Abschied von Caprese
Notiert in Frankfurt
Abschied von Caprese
Von Detlef Fechtner
Die Zeit der großen Missverständnisse, unter denen Vegetarier bei Restaurantbesuchen leiden, neigt sich dem Ende zu. Nur noch selten antworten Kellner auf die Frage, ob das Lokal denn auch vegetarische Gerichte anbiete, mit dem Satz: „Na klar, wir haben ausgezeichneten Fisch.“ Vielmehr findet sich auf den Speisekarten immer öfter auch Vegetarisches – vom Grillkäse-Burger bis zum Rote-Beete-Quinoa-Puffer.
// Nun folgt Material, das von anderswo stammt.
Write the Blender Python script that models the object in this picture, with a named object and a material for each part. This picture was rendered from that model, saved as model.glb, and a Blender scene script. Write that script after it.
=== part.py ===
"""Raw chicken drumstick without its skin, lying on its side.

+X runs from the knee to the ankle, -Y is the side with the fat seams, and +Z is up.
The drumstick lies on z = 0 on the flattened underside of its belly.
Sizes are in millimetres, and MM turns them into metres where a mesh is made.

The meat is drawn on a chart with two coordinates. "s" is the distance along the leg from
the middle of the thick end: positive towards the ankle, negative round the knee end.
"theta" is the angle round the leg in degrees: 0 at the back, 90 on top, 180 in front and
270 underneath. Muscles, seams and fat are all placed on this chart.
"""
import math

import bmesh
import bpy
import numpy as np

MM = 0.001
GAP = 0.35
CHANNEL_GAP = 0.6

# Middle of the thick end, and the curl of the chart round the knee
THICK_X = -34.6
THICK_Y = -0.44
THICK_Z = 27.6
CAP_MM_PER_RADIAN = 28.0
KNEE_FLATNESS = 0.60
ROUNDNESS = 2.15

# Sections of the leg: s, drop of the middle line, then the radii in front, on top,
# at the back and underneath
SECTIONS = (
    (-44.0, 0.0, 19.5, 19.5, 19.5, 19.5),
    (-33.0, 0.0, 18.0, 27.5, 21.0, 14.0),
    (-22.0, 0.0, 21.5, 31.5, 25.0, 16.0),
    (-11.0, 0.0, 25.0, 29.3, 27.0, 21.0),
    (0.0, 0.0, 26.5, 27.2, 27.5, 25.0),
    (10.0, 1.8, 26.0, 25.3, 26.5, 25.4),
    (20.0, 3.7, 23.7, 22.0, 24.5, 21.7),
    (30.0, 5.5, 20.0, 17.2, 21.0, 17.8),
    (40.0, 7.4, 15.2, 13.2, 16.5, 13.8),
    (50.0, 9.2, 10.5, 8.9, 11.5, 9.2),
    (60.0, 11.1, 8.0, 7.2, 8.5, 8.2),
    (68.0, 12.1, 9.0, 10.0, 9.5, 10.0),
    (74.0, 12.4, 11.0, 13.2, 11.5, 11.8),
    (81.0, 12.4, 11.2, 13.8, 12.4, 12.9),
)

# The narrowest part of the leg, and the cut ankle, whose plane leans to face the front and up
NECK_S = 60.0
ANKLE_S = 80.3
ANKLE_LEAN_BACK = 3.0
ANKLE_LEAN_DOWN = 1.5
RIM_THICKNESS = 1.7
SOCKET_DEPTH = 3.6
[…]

Auch in den Betriebskantinen ändern sich die Zeiten – zugunsten der Anhänger fleischloser Ernährung. So kommt es fast einer Revolution gleich, dass in den aktuell veröffentlichten „Menü-Charts“ des Kantinenlieferanten Apetito die Currywurst mit Wellenschnittpommes unter den beliebtesten Essen am Arbeitsplatz hinter die Cappelletti-Pesto-Pfanne gerutscht ist. Unter den Top Ten auf dem Kantinentablett haben sich daneben Chili sin Carne, Gemüse-Curry und Kartoffelrösti etabliert.
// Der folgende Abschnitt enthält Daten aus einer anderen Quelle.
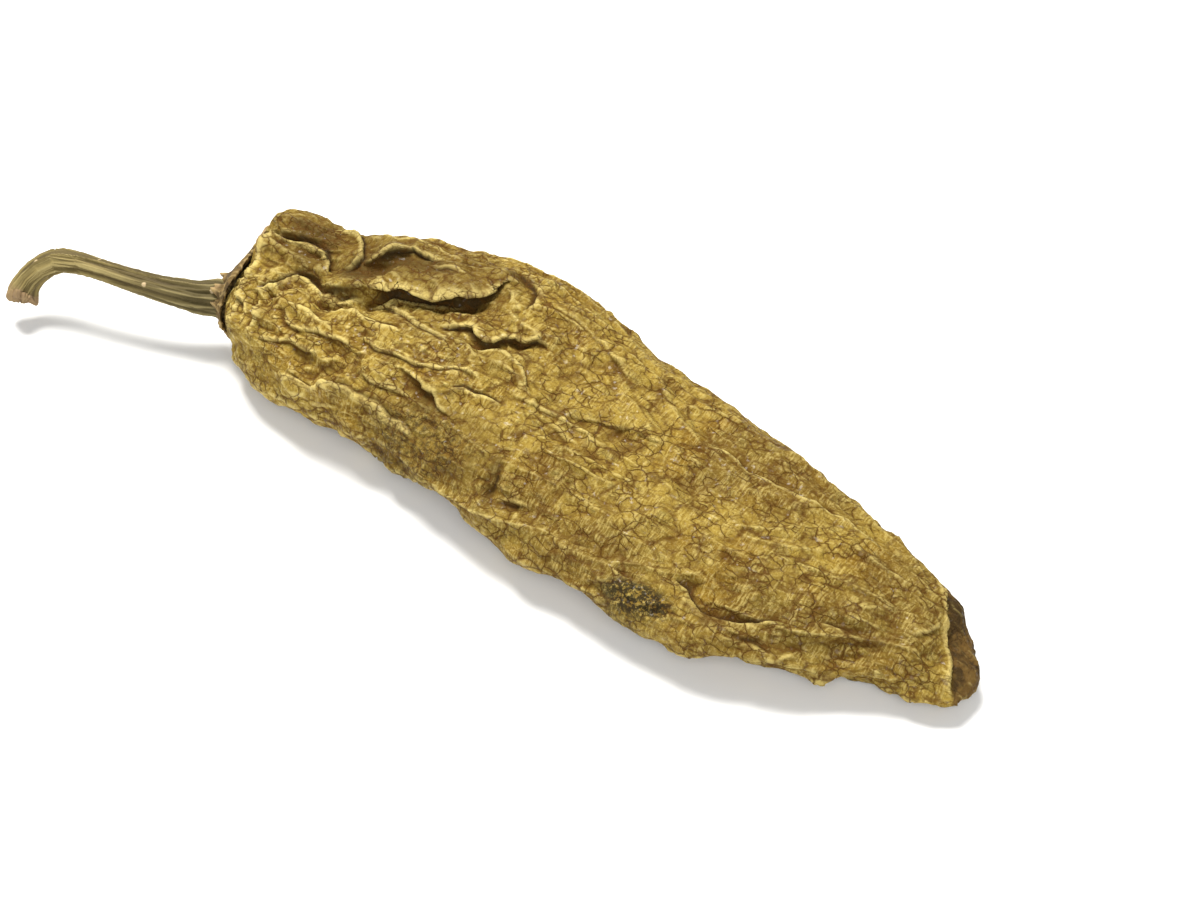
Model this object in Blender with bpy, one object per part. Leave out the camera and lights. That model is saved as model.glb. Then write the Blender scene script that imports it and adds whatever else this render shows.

Während das Leben also für Vegetarier schon seit längerem einfacher geworden ist, bleibt das Angebot für Veganer bislang recht überschaubar. Und das, obwohl die Zahl der Menschen, die auf tierische Produkte verzichten, dynamisch wächst. Binnen sieben Jahren hat sich in Deutschland der Anteil derer, die sich in Umfragen selbst als Veganer einordnen, auf zuletzt knapp 1,6% verdoppelt. Andere Studien schätzen, dass diese Kennziffer sogar nahe 3% liegt. In anderen Worten: In Frankfurt lebt heute eine fünfstellige Zahl an Menschen, die im Restaurant Menüs ohne Eier und (Kuh-)Milch suchen – und ohne Fleisch und Fisch sowieso.
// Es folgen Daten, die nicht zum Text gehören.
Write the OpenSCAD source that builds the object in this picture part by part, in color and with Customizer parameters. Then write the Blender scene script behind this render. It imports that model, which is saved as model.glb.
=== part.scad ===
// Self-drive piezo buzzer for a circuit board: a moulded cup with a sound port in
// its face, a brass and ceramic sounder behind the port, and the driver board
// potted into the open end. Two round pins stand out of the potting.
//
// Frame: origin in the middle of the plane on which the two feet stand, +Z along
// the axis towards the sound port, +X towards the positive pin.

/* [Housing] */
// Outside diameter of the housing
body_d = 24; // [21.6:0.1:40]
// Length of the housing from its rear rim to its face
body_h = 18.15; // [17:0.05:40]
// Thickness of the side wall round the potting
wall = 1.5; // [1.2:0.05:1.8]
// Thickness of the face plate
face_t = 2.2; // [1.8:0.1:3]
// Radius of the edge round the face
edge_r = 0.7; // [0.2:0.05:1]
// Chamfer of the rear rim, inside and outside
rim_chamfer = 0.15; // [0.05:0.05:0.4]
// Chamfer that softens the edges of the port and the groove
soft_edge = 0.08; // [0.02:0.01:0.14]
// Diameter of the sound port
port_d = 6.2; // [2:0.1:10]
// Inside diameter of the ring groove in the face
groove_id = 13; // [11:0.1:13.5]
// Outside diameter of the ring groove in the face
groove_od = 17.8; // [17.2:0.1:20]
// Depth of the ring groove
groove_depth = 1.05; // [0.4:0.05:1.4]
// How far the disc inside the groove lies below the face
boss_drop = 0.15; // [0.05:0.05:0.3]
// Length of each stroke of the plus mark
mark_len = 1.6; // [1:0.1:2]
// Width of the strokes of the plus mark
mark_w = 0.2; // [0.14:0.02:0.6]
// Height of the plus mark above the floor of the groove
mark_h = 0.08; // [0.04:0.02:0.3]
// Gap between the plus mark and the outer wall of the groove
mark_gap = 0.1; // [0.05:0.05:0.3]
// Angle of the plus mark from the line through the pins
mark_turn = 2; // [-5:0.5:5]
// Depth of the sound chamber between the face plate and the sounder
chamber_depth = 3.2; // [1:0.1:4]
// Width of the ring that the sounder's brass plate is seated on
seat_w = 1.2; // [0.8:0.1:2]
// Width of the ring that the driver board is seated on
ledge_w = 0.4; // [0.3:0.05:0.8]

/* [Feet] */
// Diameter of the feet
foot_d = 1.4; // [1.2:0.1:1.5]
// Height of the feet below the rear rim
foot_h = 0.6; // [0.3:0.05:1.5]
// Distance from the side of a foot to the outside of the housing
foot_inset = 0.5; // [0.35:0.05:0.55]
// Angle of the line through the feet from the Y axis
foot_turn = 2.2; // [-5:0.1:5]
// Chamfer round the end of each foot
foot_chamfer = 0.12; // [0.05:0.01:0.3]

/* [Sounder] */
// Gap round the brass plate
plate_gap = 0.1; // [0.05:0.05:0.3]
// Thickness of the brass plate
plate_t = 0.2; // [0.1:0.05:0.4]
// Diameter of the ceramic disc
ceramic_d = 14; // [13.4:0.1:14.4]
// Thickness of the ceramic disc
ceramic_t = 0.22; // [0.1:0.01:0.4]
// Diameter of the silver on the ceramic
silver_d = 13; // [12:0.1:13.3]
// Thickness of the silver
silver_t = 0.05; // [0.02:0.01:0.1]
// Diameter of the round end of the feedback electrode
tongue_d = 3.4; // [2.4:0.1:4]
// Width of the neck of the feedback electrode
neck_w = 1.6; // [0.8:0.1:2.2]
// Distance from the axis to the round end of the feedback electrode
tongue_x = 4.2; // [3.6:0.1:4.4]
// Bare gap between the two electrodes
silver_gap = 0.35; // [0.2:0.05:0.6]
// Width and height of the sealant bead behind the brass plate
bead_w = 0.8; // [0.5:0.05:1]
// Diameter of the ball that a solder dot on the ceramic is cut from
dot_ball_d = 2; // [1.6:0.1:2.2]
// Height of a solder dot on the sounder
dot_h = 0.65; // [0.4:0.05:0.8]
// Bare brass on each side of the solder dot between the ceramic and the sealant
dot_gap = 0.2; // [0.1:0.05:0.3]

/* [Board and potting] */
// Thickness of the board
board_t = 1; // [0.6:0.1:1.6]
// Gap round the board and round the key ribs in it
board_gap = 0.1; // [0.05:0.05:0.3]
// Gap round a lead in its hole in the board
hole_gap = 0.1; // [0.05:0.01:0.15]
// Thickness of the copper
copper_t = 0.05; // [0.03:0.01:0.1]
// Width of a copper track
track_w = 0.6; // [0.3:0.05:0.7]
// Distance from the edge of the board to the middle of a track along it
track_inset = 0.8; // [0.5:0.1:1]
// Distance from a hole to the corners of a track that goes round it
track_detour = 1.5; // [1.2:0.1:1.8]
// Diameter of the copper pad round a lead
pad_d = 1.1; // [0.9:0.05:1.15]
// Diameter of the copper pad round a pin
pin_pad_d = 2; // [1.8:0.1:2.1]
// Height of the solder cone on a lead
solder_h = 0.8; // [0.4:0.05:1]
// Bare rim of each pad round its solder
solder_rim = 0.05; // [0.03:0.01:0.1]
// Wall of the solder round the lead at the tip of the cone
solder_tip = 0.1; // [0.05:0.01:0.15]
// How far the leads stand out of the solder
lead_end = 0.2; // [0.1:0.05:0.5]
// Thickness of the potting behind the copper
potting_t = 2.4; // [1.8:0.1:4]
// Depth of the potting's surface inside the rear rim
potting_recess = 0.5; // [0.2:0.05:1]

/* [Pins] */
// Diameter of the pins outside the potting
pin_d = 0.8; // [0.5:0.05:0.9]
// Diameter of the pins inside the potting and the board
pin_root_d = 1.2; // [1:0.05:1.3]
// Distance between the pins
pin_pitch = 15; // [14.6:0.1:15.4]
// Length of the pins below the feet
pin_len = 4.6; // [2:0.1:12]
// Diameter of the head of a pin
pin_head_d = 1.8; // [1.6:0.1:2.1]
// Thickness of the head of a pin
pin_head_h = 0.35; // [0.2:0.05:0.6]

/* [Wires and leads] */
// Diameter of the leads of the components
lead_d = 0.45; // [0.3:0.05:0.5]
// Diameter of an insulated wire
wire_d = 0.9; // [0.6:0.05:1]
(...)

Auch wenn sich das Angebot der Gastronomie im Allgemeinen dieser Nachfrage nur langsam anpasst, gibt es einige Restaurants, die veganen Speisen großes Gewicht einräumen: das Leuchtendroter im Ostend, Hohenheim und Söhne im Nordend, das Kuli Alma in Eckenheim, das Seven Swans am Main oder oder. Allein: Viele dieser Küchen verlangen stolze Preise, wenn etwa ein Frühstücksbuffet 32 Euro kostet oder eine Sechs-Gang-Folge mit Grünkohl, Buschbohne und Zuckerwurzel 89 Euro. Immerhin: Das Angebot für den kleinen Geldbeutel wächst, weil Imbisse zunehmend Falafel ins Menü nehmen.
Auch in Sachsenhausen wird umgedacht: Mancherorts, wie im Eichkatzerl, gibt es eine vegane Version des Frankfurter Schnitzels. Und hie und da wird die grüne Soße auch vegan angeboten. Ob mittlerweile ein Apfelweinlokal dribb de Bach veganen Handkäs anbietet, ist nicht bekannt. Bei Bedarf kann man sich den freilich selbst bereiten – die einschlägigen Rezepte mit Hefeflocken, Kurkuma und Agar-Agar kursieren im Internet.
Bleibt die Frage: Was anbieten, wenn Freunde zu Besuch kommen – und man unsicher ist, ob sich unter ihnen Veganer befinden. Wer auf Nummer sicher gehen möchte, kocht asiatisch – mit Curry oder Kokosnusöl. Und wenn es um den Imbiss für den kleinen Hunger geht: Der Mettigel war vorvorgestern. Auch Caprese ist überholt, schließlich ist Mozzarella nicht jedermanns Sache. Empfiehlt sich Fenchel oder Rote Beete mit Orange. Ein Imbiss, mit dem man nicht falschliegen kann. Und für die, die gerne angeben: Der Verweis “Habe ich bei Jamie Oliver gesehen” ist out. Dann schon lieber “Ist ein Rezept von Yotam Ottolenghi.” Und keine Sorge, wenn es mal nicht schmeckt. Selbst Seven-Swans-Koch Ricky Saward bekannte in einem Interview: “Den Geschmack von Tofu finde ich grauenhaft.”